The Federal Trade Commission denied a petition seeking to reopen and set aside a final consent order involving a $5.2 billion cash-and-stock deal between private equity firm Quantum Energy Partners and natural gas producer EQT Corporation.
Following a public comment period, the FTC determined that the petition should be denied since Quantum failed to identify any changes that justify reopening and setting aside the final order.
The FTC’s consent order resolved antitrust concerns that alleged the deal would have made Quantum one of EQT’s largest shareholders and given Quantum a seat on EQT’s board of directors. Quantum and EQT are direct competitors in the production and sale of natural gas in the Appalachian Basin, the largest natural gas-producing region in the United States.
In addition, the FTC alleged that an existing joint venture between EQT and Quantum, which involved in purchasing mineral rights in the Appalachian Basin, raised concerns regarding anticompetitive information exchange and could harm competition in the acquisition of mineral rights.
Under the FTC’s final 2023 consent order, Quantum is prohibited from occupying an EQT board seat to prevent the formation of an interlocking directorate. The final order also required Quantum to divest its EQT shares, prevented anticompetitive information exchange, unwound the joint venture between the two entities, and imposed additional restraints to protect competition.
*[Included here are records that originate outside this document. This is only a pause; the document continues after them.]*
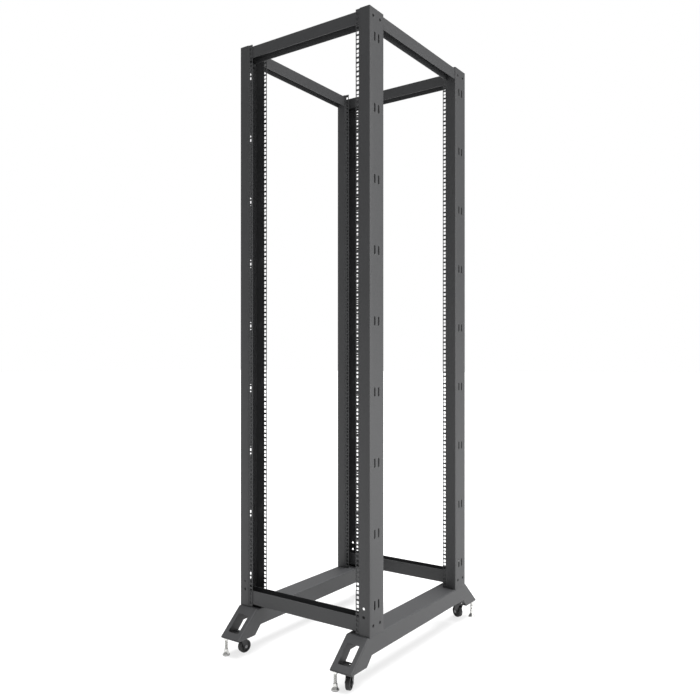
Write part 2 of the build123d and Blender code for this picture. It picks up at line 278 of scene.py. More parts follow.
class RackFinishColours(bpy.types.PropertyGroup):
    """Colours of the finishes."""

    coat: bpy.props.FloatVectorProperty(
        name="Powder Coat", description="Colour of the frame's powder coat",
        default=(0.03, 0.0305, 0.032), min=0, max=1, size=3, subtype="COLOR")
    caster: bpy.props.FloatVectorProperty(
        name="Caster Paint", description="Colour of the caster forks and plates",
        default=(0.012, 0.012, 0.013), min=0, max=1, size=3, subtype="COLOR")
    wheel: bpy.props.FloatVectorProperty(
        name="Wheel", description="Colour of the caster wheels",
        default=(0.014, 0.014, 0.0145), min=0, max=1, size=3, subtype="COLOR")
    zinc: bpy.props.FloatVectorProperty(
        name="Zinc", description="Colour of the zinc plate",
        default=(0.78, 0.78, 0.76), min=0, max=1, size=3, subtype="COLOR")
    steel: bpy.props.FloatVectorProperty(
        name="Axle Steel", description="Colour of the oiled steel of the caster axles",
        default=(0.2, 0.2, 0.205), min=0, max=1, size=3, subtype="COLOR")
    screw: bpy.props.FloatVectorProperty(
        name="Screw", description="Colour of the blackened screws",
        default=(0.005, 0.005, 0.0055), min=0, max=1, size=3, subtype="COLOR")


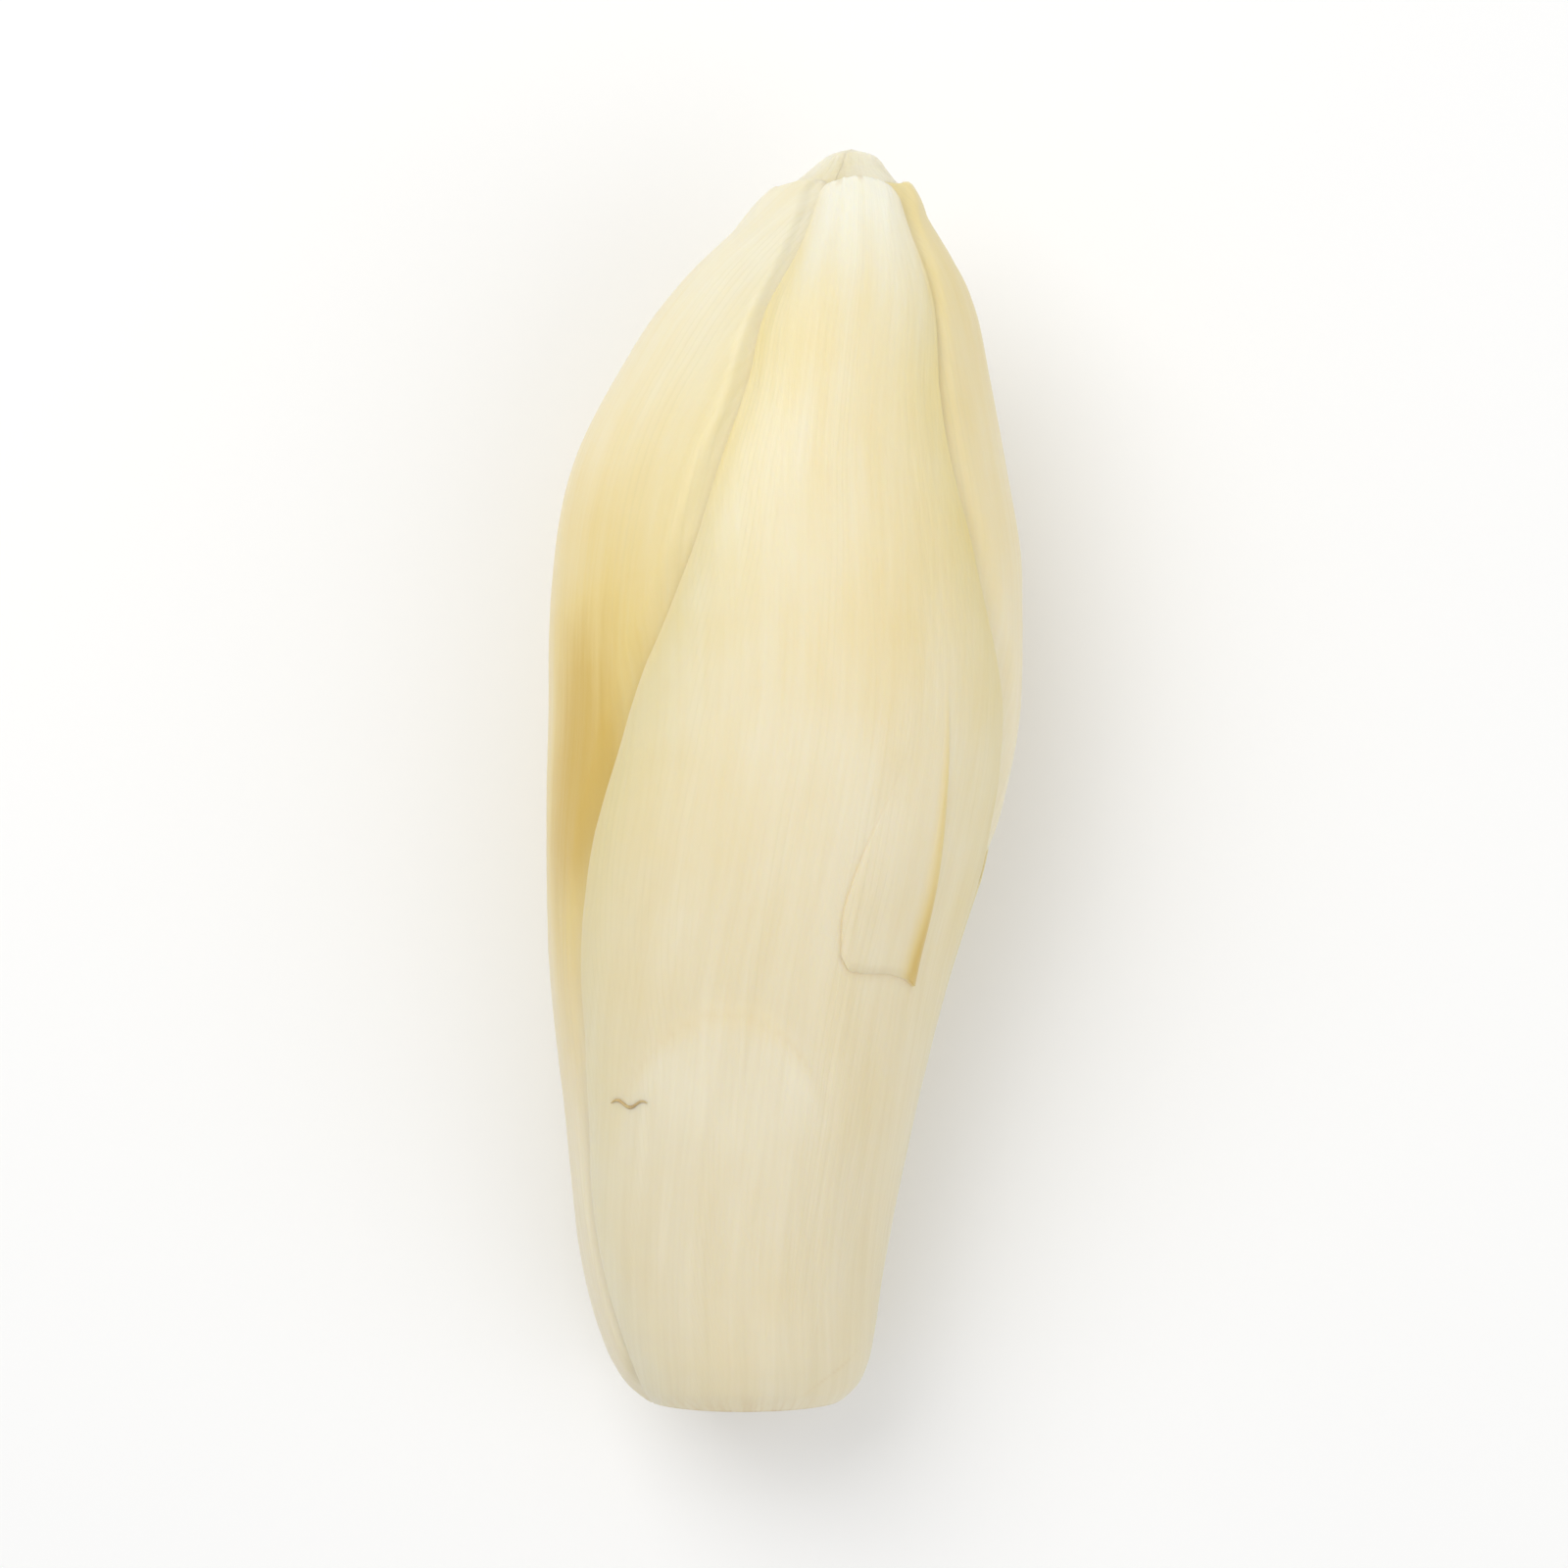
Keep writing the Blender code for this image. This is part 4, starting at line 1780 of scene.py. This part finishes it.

While Quantum has taken steps to comply with the FTC’s consent order, the FTC’s order denying the petition states that Quantum still has obligations under the consent order. Quantum has not met its burden of showing that a change of fact requires reopening the order. In addition, the order denying the petition further states that Quantum has failed to establish it would be in the public interest to set aside the order.
The Commission vote to deny the petition to reopen the order was 3-0.